Neue Ansätze entwickeln
Es gibt also mehr als genug Themen- und Arbeitsfelder für den neuen Forschungsschwerpunkt. „Ich freue mich sehr auf diese neue und spannende Aufgabe und die Möglichkeit, in einem dynamischen Rechtsbereich forschen und Ideen für neue Ansätze im deutschen wie im französischen Umweltenergierecht entwickeln zu können“, umschreibt Victoria Roux ihre Motivation für die neue Stelle in Würzburg.
Zur Person: Victoria Roux
Victoria Roux arbeitet seit Januar 2018 als wissenschaftliche Referentin bei der Stiftung Umweltenergierecht. Ihr Arbeitsschwerpunkt ist das Recht der Energiewende in Deutschland und Frankreich. Sie studierte deutsch-französisches Recht an der Universität Paris Nanterre, an der Universität Potsdam und an der Technischen Universität Dresden. Anschließend absolvierte sie den Master-Studiengang „Oil and Gas Law“ an der University of Aberdeen (Schottland) ab. Sie promoviert derzeit in einem bi-nationalen deutsch-französischen Rechtsvergleich an den Universitäten Paris Nanterre und Dresden.

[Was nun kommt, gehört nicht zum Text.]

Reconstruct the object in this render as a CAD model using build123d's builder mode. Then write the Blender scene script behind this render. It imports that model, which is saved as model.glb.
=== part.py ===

Erste praktische Erfahrungen im Zusammenwirken der Rechtsordnungen von Deutschland und Frankreich sammelte Victoria Roux u.a. in der Rechtsabteilung der Deutsch-Französischen Industrie- und Handelskammer in Paris sowie als Assistentin der deutschen Verbindungsrichterin bei der Abteilung für europäische und internationale Angelegenheiten im französischen Justizministerium in Paris.